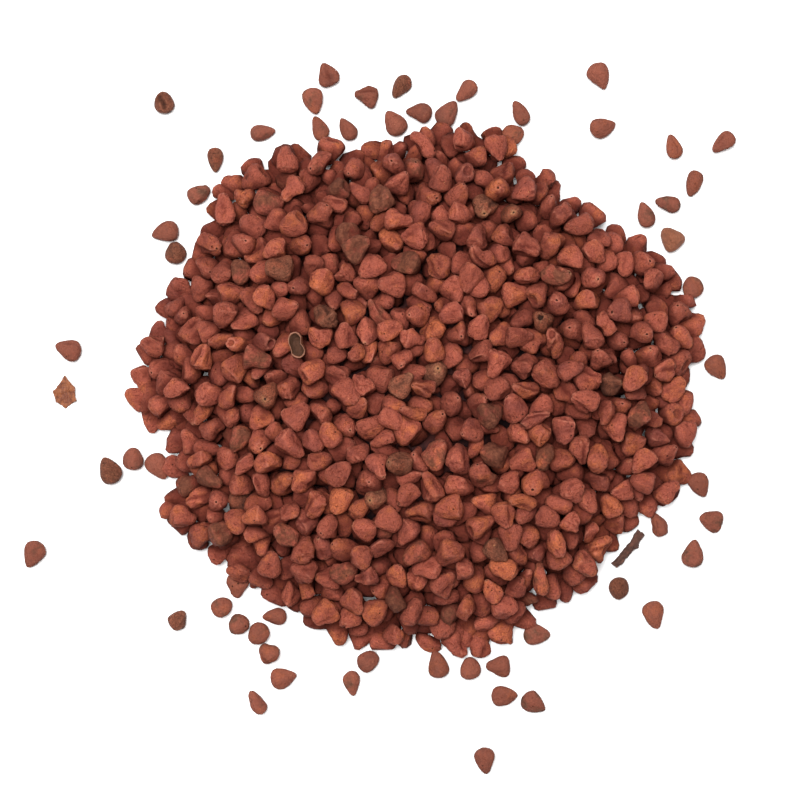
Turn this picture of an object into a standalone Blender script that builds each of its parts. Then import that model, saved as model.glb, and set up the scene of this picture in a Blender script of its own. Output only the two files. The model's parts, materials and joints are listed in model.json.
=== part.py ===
"""A heap of annatto seeds lying on a flat surface, with stray seeds, a husk chip and a twig around it.

The heap is one closed dome out to its uneven outline, with the seeds that cover it as relief. Each stray is
its own solid: a three-cornered drop with a pointed tip, resting on a small flat spot. Units are metres, +Z
is up, and the origin is the middle of the heap's flat base.
"""

import math
import random

import bmesh
import bpy
from mathutils import Matrix, Vector, noise

MM = 0.001

SEED_SIZE_SPREAD = 0.04
SEED_CROSS_CORNERS = 0.07
SEED_FLAT_SPOT = 0.12 * MM

# The forms that seeds lie in: length, width and thickness in millimetres, then how much the girth tapers
# towards the tip, how far the tip is drawn out, and how far three corners stand out in plan.
FORMS = {
    "drop": (4.6, 3.7, 2.9, 0.36, 0.10, 0.02),
    "slim": (4.4, 2.9, 2.6, 0.30, 0.06, 0.03),
    "round": (3.9, 3.5, 2.9, 0.10, 0.02, 0.02),
    "horned": (4.3, 3.7, 2.4, 0.10, 0.00, 0.15),
}

# The heap: a round dome that is drawn out near its edge to an uneven outline, given as its radius every
# 15 degrees, counter-clockwise from +X. The seeds on it are a relief about one seed in pitch.
HEAP_RADIUS = 44.0 * MM
HEAP_HEIGHT = 16.4 * MM
HEAP_OUTLINE_MM = (45.4, 47.6, 45.3, 39.8, 41.1, 44.5, 42.6, 41.2, 45.2, 47.2, 43.5, 45.0,
                   48.6, 42.0, 46.6, 43.2, 42.6, 44.0, 43.2, 45.0, 42.4, 43.8, 43.2, 46.4)
HEAP_SHOULDER = 0.72
HEAP_CELLS = 48
RELIEF_DEPTH = 2.3 * MM
RELIEF_PITCH = 5.1 * MM
RIM_SCALLOP = 1.0 * MM

# Stray seeds: where each lies, in millimetres from the heap's middle, the way its tip points in degrees,
# its form and its coat.
STRAYS = (
    # behind the heap, from left to right
    (-43.2, 48.4, 100, "round", "brown"),
    (-37.3, 32.7, 35, "horned", "red"),
    (-34.5, 38.8, -90, "slim", "brown"),
    (-26.5, 43.3, 10, "slim", "red"),
    (-15.4, 53.0, 115, "horned", "red"),
    (-17.9, 48.8, -80, "drop", "red"),
    (-16.9, 44.0, 110, "slim", "red"),
    (-8.8, 49.4, 165, "horned", "red"),
    (-12.0, 44.0, 125, "slim", "red"),
    (-3.0, 51.2, -125, "slim", "brown"),
    (-4.1, 44.9, 120, "drop", "red"),
    (0.1, 46.7, 175, "drop", "red"),
    (4.8, 46.6, 55, "drop", "red"),
    (8.0, 50.4, -135, "slim", "red"),
    (17.2, 46.6, 115, "slim", "red"),
    (15.9, 43.0, 10, "round", "red"),
    (30.5, 53.0, -65, "drop", "red"),
    (31.1, 44.2, 15, "drop", "red"),
    # on the right of the heap, from back to front
    (43.2, 40.9, 105, "slim", "red"),
    (51.6, 41.7, -140, "slim", "red"),
    (46.6, 34.8, -105, "slim", "red"),
    (42.3, 31.2, 165, "slim", "red"),
    (38.5, 29.4, 110, "slim", "red"),
    (42.9, 25.3, 130, "horned", "golden"),
    (46.4, 17.1, 110, "round", "red"),
    (50.5, 3.6, -60, "drop", "red"),
    (47.5, -16.3, -65, "drop", "red"),
    (49.7, -22.4, 165, "horned", "red"),
    (40.6, -23.2, 110, "slim", "red"),
    (46.5, -28.1, 82, "drop", "red"),
    (33.9, -33.9, -90, "round", "brown"),
    (39.8, -38.4, -75, "drop", "red"),
    # in front of the heap, from right to left
    (19.9, -41.8, 0, "drop", "red"),
    (19.4, -53.4, -30, "drop", "red"),
    (14.4, -52.1, 0, "drop", "red"),
    (13.6, -47.2, 180, "horned", "red"),
    (11.2, -63.0, -85, "drop", "red"),
    (8.6, -47.5, 90, "round", "red"),
    (3.3, -46.9, 105, "drop", "red"),
    (-8.6, -46.3, 30, "round", "red"),
    (-11.3, -50.0, -85, "slim", "red"),
    (-27.3, -53.2, 125, "slim", "red"),
    (-23.0, -49.2, 15, "drop", "red"),
    (-25.4, -44.9, 145, "round", "red"),
    (-24.4, -38.8, 180, "slim", "red"),
    (-27.1, -41.6, -140, "round", "red"),
    (-30.5, -40.1, -135, "round", "red"),
    (-33.4, -37.1, 30, "round", "red"),
    (-30.7, -33.3, -95, "horned", "red"),
    (-40.7, -39.4, 60, "round", "brown"),
    # on the left of the heap, from front to back
    (-65.3, -28.1, -115, "drop", "red"),
    (-52.4, -14.0, 115, "drop", "brown"),
    (-48.4, -12.0, 95, "round", "red"),
    (-44.3, -13.2, -60, "drop", "red"),
    (-59.4, 6.5, 160, "drop", "red"),
    (-42.9, 26.5, 195, "drop", "red"),
    (-41.3, 22.9, 100, "round", "brown"),
)

# A chip of seed husk, and a piece of stalk against the heap's edge, placed in the same way.
CHIP_PLACE = (-60.2 * MM, -0.5 * MM)
CHIP_HEADING = 75
CHIP_LENGTH = 4.8 * MM
CHIP_WIDTH = 3.9 * MM
CHIP_THICKNESS = 1.0 * MM
CHIP_RISE = 0.35
CHIP_SIDES = 7
TWIG_FROM = (33.2 * MM, -30.0 * MM)
TWIG_TO = (37.7 * MM, -24.6 * MM)
TWIG_RADIUS = 0.6 * MM
TWIG_POINTS = 7
TWIG_BEND = 0.25 * MM

COATS = {
    "red": ("seed_coat", (0.37, 0.092, 0.058), 0.90),
    "brown": ("brown_seed_coat", (0.13, 0.068, 0.045), 0.85),
    "golden": ("golden_husk", (0.35, 0.15, 0.055), 0.80),
}
BARK = ("bark", (0.09, 0.050, 0.036), 0.90)


def clear_scene():
    for obj in list(bpy.data.objects):
        bpy.data.objects.remove(obj)


def new_material(name, colour, roughness):
    material = bpy.data.materials.new(name)
    material.use_nodes = True
    shader = material.node_tree.nodes["Principled BSDF"]
    shader.inputs["Base Color"].default_value = (*colour, 1.0)
    shader.inputs["Roughness"].default_value = roughness
    shader.inputs["Metallic"].default_value = 0.0
    return material


def object_from_bmesh(name, bm, material, collection):
    mesh = bpy.data.meshes.new(name)
    bm.to_mesh(mesh)
    bm.free()
    mesh.shade_smooth()
    mesh.materials.append(material)
    obj = bpy.data.objects.new(name, mesh)
    collection.objects.link(obj)
    return obj


def outline_radius(angle):
    """Radius of the heap's edge at an angle, eased smoothly between the stated ones."""
    count = len(HEAP_OUTLINE_MM)
    place = (angle / math.tau * count) % count
    before = int(place) % count
    after = (before + 1) % count
    share = place - int(place)
    eased = share * share * (3 - 2 * share)
    return MM * ((1 - eased) * HEAP_OUTLINE_MM[before] + eased * HEAP_OUTLINE_MM[after])


def seed_top(x, y):
    """1 on the middle of each seed that covers the heap, falling towards 0 in the hollows between them."""
    spot = Vector((x / RELIEF_PITCH, y / RELIEF_PITCH, 0.5))
    nearest = noise.voronoi(spot)[0][0]
    return max(0.0, 1 - 1.5 * nearest * nearest)


def make_heap(material, collection):
    """A square grid drawn out to a disc, raised to a dome with seeds on it, and closed by a flat base."""
    bm = bmesh.new()
    bmesh.ops.create_grid(bm, x_segments=HEAP_CELLS, y_segments=HEAP_CELLS, size=1.0)
    for vert in bm.verts:
        a, b = vert.co.x, vert.co.y
        u, v = a * math.sqrt(1 - b * b / 2), b * math.sqrt(1 - a * a / 2)
        spread = min(1.0, math.hypot(u, v))
        angle = math.atan2(v, u)
        edge = outline_radius(angle)
        hollow = 1 - seed_top(edge * math.cos(angle), edge * math.sin(angle))
        lobe = (edge - HEAP_RADIUS - RIM_SCALLOP * hollow) * spread ** 3
        radius = spread * (HEAP_RADIUS + lobe)
        x, y = radius * math.cos(angle), radius * math.sin(angle)
        fullness = max(0.0, 1 - spread * spread) ** HEAP_SHOULDER
        relief = RELIEF_DEPTH * seed_top(x, y) * min(1.0, 4 * fullness)
        height = (HEAP_HEIGHT - RELIEF_DEPTH) * fullness + relief
        vert.co = (x, y, 0.0 if vert.is_boundary else height)
    rim = [edge for edge in bm.edges if edge.is_boundary]
    bmesh.ops.holes_fill(bm, edges=rim, sides=0)
    bmesh.ops.recalc_face_normals(bm, faces=bm.faces)
    return object_from_bmesh("heap", bm, material, collection)


def shape_seed(point, taper, tip, horns, cross_turn):
    """A point of the unit ball moved onto a seed of half-length 1: blunt at -X and tipped at +X."""
    x, y, z = point
    girth = (1 - taper * x) / (1 + 0.3 * taper)
    cross = 1 + SEED_CROSS_CORNERS * math.cos(3 * math.atan2(z, y) + cross_turn)
    plan = 1 + horns * math.cos(3 * math.atan2(y, x))
    drawn = tip * max(0.0, x) ** 5
    return Vector((x * plan + drawn, y * girth * cross * plan, z * girth * cross))


def make_stray(name, place, heading, form, rng, material, collection):
    """One seed lying on the surface at its place, its lowest part levelled into a small flat spot."""
    length, width, thickness, taper, tip, horns = FORMS[form]
    size = 1 + rng.uniform(-SEED_SIZE_SPREAD, SEED_SIZE_SPREAD)
    half = Vector((length, width, thickness)) * size * MM / 2
    cross_turn = rng.uniform(0, math.tau)
    tip_droop = math.radians(rng.uniform(2, 8))
    turn = Matrix.Rotation(math.radians(heading), 3, "Z") @ Matrix.Rotation(tip_droop, 3, "Y")
    bm = bmesh.new()
    bmesh.ops.create_icosphere(bm, subdivisions=2, radius=1.0)
    for vert in bm.verts:
        shaped = shape_seed(vert.co, taper, tip, horns, cross_turn)
        vert.co = turn @ Vector(a * b for a, b in zip(shaped, half))
    lowest = min(vert.co.z for vert in bm.verts)
    for vert in bm.verts:
        vert.co.z = max(0.0, vert.co.z - lowest - SEED_FLAT_SPOT)
    obj = object_from_bmesh(name, bm, material, collection)
    obj.location = (place[0] * MM, place[1] * MM, 0.0)
    return obj


def make_husk_chip(material, collection):
    """A thin, torn flake: an uneven outline given its thickness, with one end a little higher."""
    bm = bmesh.new()
    bmesh.ops.create_cone(bm, cap_ends=True, segments=CHIP_SIDES, radius1=1.0, radius2=0.82, depth=1.0)
    for vert in bm.verts:
        angle = math.atan2(vert.co.y, vert.co.x)
        torn = 1 + 0.16 * math.cos(2 * angle + 0.6) - 0.10 * math.cos(5 * angle)
        along, across = vert.co.x * torn, vert.co.y * torn
        height = (vert.co.z + 0.5) * (1 + CHIP_RISE * max(0.0, vert.co.x))
        vert.co = (along * CHIP_LENGTH / 2, across * CHIP_WIDTH / 2, height * CHIP_THICKNESS)
    obj = object_from_bmesh("husk_chip", bm, material, collection)
    obj.location = (*CHIP_PLACE, 0.0)
    obj.rotation_euler.z = math.radians(CHIP_HEADING)
    return obj


def make_twig(material, collection):
    """A crooked piece of stalk, thicker at its joints, as a bevelled curve lying on the surface."""
    lift = TWIG_RADIUS * 1.25
    start, end = Vector((*TWIG_FROM, lift)), Vector((*TWIG_TO, lift))
    across = (end - start).cross(Vector((0, 0, 1))).normalized()
    curve = bpy.data.curves.new("twig", "CURVE")
    curve.dimensions = "3D"
    curve.bevel_depth = TWIG_RADIUS
    curve.bevel_resolution = 2
    curve.use_fill_caps = True
    spline = curve.splines.new("POLY")
    spline.points.add(TWIG_POINTS - 1)
    for i, point in enumerate(spline.points):
        share = i / (TWIG_POINTS - 1)
        spot = start.lerp(end, share) + across * TWIG_BEND * math.sin(2.3 * math.pi * share)
        point.co = (*spot, 1.0)
        point.radius = 1.0 + 0.2 * math.cos(4 * math.pi * share)
    curve.materials.append(material)
    obj = bpy.data.objects.new("twig", curve)
    collection.objects.link(obj)
    return obj


def main():
    clear_scene()
    parts = bpy.data.collections.new("annatto_seeds")
    bpy.context.scene.collection.children.link(parts)
    coats = {coat: new_material(*finish) for coat, finish in COATS.items()}

    make_heap(coats["red"], parts)
    rng = random.Random(7)
    for number, (x, y, heading, form, coat) in enumerate(STRAYS, start=1):
        make_stray(f"{form}_seed_{number:02d}", (x, y), heading, form, rng, coats[coat], parts)
    make_husk_chip(coats["golden"], parts)
    make_twig(new_material(*BARK), parts)


main()
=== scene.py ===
import json
import math
import random
import time
import bmesh
import bpy
import numpy as np
from mathutils import Euler, Matrix, Vector, noise
from mathutils.bvhtree import BVHTree

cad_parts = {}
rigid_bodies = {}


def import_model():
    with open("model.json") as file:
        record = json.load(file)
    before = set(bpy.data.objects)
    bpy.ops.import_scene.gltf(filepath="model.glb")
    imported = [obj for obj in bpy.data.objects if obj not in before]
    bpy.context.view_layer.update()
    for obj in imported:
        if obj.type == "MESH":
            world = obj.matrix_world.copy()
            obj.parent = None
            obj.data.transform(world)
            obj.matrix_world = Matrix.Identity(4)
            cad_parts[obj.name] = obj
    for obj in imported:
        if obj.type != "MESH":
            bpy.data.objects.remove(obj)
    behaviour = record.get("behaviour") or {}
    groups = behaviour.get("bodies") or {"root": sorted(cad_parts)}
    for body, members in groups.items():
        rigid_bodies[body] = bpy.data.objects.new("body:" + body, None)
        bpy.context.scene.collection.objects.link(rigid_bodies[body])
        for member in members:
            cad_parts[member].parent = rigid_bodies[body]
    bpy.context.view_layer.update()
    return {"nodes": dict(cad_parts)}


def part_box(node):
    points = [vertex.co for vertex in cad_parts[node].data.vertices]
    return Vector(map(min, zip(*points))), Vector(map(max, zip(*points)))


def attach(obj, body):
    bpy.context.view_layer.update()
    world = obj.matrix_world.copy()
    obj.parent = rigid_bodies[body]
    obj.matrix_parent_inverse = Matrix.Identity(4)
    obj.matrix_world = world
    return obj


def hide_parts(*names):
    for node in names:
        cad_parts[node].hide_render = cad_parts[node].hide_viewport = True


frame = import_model()
nodes = frame["nodes"]
scene = bpy.context.scene
mm = 0.001
started = time.time()


def stage(words):
    print(f"{words} ({time.time() - started:.0f} s)")


def mark(mesh, word, sort, values):
    # a value for every point of a mesh
    field = "vector" if sort == "FLOAT_VECTOR" else "value"
    mesh.attributes.new(word, sort, "POINT").data.foreach_set(field, values)


def show(name, data):
    # a new object, linked to the scene
    made = bpy.data.objects.new(name, data)
    scene.collection.objects.link(made)
    return made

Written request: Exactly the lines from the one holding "for coat, finish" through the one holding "obj.matrix_world = Matrix.Identity(4)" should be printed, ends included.

Answer to the exercise:
    coats = {coat: new_material(*finish) for coat, finish in COATS.items()}

    make_heap(coats["red"], parts)
    rng = random.Random(7)
    for number, (x, y, heading, form, coat) in enumerate(STRAYS, start=1):
        make_stray(f"{form}_seed_{number:02d}", (x, y), heading, form, rng, coats[coat], parts)
    make_husk_chip(coats["golden"], parts)
    make_twig(new_material(*BARK), parts)


main()
=== scene.py ===
import json
import math
import random
import time
import bmesh
import bpy
import numpy as np
from mathutils import Euler, Matrix, Vector, noise
from mathutils.bvhtree import BVHTree

cad_parts = {}
rigid_bodies = {}


def import_model():
    with open("model.json") as file:
        record = json.load(file)
    before = set(bpy.data.objects)
    bpy.ops.import_scene.gltf(filepath="model.glb")
    imported = [obj for obj in bpy.data.objects if obj not in before]
    bpy.context.view_layer.update()
    for obj in imported:
        if obj.type == "MESH":
            world = obj.matrix_world.copy()
            obj.parent = None
            obj.data.transform(world)
            obj.matrix_world = Matrix.Identity(4)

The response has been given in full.